USD weekly currency update
There were times when the dollar showed promise and it did indeed put in a better-than-average performance. However, the result was as much to do with other major currencies' failure as it was to do with the dollar's compelling virtues. The euro had a tough week, losing one and a half cents to the dollar and the pound had a miserable one, losing nearly two and a quarter US cents.
Two events that helped the dollar ahead - though were not in themselves huge factors - were the minutes of the Federal Reserve's September policy meeting and the Treasury Department's decision not to list China as a "currency manipulator". The minutes reassured investors that the upward course of interest rates would not be diverted by the president's frequent objections ("the Fed is his "biggest threat"). The Treasury's failure to accuse China of currency manipulation reassured them that a new front was not about to be opened in the trade war.
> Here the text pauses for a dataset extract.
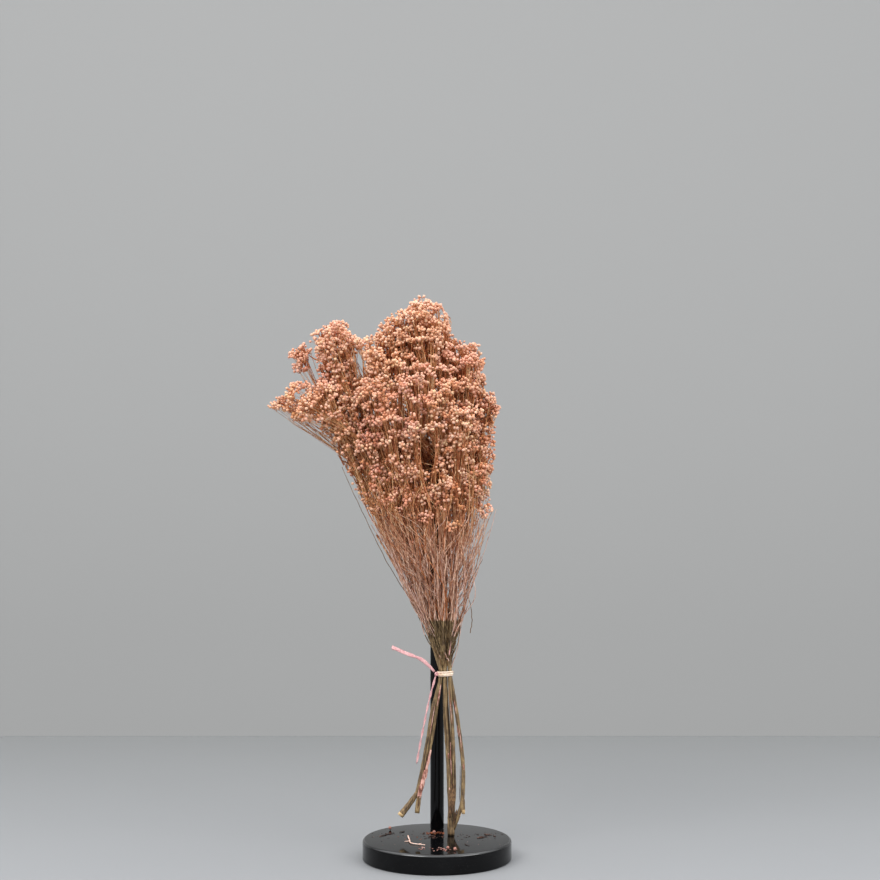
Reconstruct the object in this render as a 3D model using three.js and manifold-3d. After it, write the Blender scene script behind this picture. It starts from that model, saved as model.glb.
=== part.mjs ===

CAD weekly currency update
On average the Loonie was just about unchanged against the other ten most actively-traded currencies. It lost a quarter of a US cent and strengthened by two and a quarter cents against sterling. Monday's quarterly Business Outlook Survey, published by the Bank of Canada, was of considerable help. The results were upbeat, further shortening the odds that the BoC will increase its benchmark interest rate at Wednesday's policy meeting.
Meanwhile the pound was having a 'mare. The festering threat of a no-deal Brexit showed no sign of respite, especially when the prime minister tried and failed yet again to sell her proposal to EU leaders. On the UK data front, good figures for wage growth were overshadowed by an unexpected inflation slowdown and a fall in retail sales. Uncertainty is the order of the day in Britain and investors are as wary as ever about the future of sterling.
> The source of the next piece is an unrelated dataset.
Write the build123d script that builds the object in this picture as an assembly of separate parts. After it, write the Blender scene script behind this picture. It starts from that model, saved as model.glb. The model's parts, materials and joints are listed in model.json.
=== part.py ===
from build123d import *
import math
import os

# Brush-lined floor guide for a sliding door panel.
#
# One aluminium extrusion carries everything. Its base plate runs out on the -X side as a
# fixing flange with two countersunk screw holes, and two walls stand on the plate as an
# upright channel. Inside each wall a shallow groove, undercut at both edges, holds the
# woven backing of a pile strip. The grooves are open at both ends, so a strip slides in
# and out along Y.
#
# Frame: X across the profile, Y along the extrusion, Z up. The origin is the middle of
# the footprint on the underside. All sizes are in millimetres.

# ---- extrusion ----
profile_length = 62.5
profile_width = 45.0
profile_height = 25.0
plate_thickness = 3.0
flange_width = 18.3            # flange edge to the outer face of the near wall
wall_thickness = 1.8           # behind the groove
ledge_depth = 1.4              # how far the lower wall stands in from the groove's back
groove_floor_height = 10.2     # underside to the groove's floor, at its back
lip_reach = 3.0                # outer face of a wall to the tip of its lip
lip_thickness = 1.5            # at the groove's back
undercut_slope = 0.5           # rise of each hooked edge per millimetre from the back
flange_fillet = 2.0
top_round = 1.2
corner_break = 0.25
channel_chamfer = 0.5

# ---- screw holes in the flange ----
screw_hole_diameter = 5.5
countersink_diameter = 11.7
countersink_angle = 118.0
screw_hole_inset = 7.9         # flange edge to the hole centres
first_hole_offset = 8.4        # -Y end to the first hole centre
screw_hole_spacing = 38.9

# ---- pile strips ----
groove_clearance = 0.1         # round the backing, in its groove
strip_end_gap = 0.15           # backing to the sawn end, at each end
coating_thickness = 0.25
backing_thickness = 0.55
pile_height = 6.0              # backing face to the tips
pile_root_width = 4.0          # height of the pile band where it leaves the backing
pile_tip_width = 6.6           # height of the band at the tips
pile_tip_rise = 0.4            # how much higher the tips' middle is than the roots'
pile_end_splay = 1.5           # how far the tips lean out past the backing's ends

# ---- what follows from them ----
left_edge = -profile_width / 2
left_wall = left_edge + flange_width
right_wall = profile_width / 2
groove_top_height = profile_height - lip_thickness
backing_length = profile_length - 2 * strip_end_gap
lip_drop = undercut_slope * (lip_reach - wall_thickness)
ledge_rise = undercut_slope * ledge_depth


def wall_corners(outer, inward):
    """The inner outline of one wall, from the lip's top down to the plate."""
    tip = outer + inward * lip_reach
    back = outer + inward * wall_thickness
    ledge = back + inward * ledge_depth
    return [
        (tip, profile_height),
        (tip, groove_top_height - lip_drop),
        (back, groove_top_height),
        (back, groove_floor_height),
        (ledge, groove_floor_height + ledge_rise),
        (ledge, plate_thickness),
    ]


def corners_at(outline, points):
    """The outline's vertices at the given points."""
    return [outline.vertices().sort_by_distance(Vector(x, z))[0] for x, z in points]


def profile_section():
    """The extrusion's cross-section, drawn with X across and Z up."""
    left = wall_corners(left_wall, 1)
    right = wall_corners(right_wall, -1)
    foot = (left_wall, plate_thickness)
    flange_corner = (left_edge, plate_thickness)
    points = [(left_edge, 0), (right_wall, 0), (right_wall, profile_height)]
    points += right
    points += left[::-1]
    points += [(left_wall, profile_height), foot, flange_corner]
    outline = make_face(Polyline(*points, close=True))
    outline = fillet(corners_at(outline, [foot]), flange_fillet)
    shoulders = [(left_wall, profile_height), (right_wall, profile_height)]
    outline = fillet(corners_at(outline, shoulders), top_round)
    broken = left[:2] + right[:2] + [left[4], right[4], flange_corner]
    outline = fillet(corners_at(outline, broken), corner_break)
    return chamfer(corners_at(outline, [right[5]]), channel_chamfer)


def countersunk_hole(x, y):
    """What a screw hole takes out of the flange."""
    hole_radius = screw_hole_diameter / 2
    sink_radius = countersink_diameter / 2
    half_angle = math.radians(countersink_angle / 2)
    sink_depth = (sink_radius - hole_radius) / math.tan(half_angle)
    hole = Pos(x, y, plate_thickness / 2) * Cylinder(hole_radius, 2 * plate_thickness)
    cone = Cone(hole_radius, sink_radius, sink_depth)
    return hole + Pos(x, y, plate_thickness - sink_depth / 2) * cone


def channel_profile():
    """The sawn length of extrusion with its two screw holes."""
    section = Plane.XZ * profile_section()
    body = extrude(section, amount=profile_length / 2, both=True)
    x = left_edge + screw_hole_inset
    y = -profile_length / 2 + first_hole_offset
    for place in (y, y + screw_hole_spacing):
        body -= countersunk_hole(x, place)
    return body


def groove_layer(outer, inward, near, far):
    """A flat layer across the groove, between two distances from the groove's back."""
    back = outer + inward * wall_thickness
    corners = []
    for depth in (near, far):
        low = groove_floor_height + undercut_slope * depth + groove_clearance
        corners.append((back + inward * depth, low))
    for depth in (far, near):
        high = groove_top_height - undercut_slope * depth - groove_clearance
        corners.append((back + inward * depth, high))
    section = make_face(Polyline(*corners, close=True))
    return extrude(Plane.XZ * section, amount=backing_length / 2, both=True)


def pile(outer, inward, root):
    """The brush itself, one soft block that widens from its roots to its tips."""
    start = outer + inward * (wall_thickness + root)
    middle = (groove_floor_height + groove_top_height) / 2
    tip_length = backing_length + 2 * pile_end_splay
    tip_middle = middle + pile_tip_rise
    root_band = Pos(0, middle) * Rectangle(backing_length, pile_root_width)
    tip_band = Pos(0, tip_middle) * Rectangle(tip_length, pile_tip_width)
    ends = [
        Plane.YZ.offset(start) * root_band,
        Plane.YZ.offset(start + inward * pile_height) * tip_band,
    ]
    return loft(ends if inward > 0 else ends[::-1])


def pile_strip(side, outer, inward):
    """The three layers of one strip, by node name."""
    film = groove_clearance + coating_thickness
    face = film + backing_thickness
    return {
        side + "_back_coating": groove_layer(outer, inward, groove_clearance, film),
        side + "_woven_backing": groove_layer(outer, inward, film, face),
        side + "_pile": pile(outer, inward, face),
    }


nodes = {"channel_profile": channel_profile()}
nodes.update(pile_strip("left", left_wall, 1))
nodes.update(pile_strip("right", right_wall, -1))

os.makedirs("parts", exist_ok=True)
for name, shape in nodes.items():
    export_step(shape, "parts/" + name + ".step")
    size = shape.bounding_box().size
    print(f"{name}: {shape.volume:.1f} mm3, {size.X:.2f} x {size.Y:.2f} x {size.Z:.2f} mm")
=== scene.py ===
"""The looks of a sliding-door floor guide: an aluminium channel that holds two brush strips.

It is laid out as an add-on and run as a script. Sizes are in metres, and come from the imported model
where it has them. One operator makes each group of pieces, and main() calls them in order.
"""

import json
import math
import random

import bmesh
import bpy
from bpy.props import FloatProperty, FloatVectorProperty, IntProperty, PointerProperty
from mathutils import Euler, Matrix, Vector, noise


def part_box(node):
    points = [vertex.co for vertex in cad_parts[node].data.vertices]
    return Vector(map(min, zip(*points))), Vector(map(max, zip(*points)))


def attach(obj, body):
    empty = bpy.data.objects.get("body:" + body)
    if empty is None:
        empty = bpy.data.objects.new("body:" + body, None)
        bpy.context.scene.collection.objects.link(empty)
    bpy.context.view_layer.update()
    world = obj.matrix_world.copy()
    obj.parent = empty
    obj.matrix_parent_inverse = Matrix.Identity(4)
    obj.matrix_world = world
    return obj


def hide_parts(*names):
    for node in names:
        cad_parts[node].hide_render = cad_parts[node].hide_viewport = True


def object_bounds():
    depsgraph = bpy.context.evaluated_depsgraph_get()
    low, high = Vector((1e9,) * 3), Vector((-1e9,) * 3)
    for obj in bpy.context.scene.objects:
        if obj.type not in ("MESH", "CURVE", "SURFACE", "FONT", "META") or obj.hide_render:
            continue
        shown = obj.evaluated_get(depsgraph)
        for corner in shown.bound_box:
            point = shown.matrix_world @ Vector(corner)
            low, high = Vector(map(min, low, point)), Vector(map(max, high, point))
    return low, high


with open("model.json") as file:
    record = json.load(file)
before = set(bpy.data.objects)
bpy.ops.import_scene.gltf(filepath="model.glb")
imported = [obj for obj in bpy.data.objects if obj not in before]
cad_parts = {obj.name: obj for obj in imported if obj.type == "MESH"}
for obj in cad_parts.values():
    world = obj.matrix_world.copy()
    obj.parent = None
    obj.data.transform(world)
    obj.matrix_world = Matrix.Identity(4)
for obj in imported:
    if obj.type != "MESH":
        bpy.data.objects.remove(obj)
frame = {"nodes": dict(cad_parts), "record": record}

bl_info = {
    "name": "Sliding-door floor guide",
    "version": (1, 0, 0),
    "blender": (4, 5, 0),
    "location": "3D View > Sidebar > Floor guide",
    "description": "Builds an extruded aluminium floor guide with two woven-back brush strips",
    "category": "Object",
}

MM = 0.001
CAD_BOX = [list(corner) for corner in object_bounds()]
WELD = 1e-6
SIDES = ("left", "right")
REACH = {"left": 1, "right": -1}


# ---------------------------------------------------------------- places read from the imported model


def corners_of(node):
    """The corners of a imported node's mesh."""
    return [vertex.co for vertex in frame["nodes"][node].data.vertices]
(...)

AUD weekly currency update
The Aussie was flat, on average, against the other major currencies. It lost a seventh of a US cent and strengthened by two and three quarter cents against sterling. The Australian dollar was eclipsed by its NZ cousin, losing one cent. Thursday's employment data were the Aussie's statistical highlight. Job creation in September - 5.6k - was smaller than forecast but the rate of unemployment fell to 5.0%, a six-year low. Investors decided to focus on the 5.0% instead of the 5.6k and the Aussie moved higher.
The statistical highlight of sterling's week was Tuesday's report that UK earnings growth had overtaken consumer prices. That good news was forgotten when subsequent figures showed inflation slowing and retail sales falling. And all along the way the pound had to contend with the dismal Brexit narrative: the prime minister offers a proposal; the EU rejects it; repeat ad nauseam.
NZD weekly currency update
The Kiwi had a great week, strengthening by two fifths of a US cent. Sterling had a shocker, losing four and a half NZ cents and falling by an average of 1.4% against the other major currencies. Tuesday's inflation figures provided the Kiwi's most obvious boost. Consumer prices went up by 0.9% in the third quarter, taking inflation to 1.9%. Investors had been looking for 1.7% so they showed their admiration by marking up the NZ dollar.
Admiration for sterling was sadly lacking. Investors quite liked the acceleration in UK wage growth but they were disappointed that inflation had slowed to 2.4% and that retail sales had fallen in September. They were also more than a little concerned that the Brexit narrative had evolved into predictions that there would be no deal between Britain and the EU. Investors fear that a no-deal Brexit would be the worst of all possible economic worlds for Britain and the pound.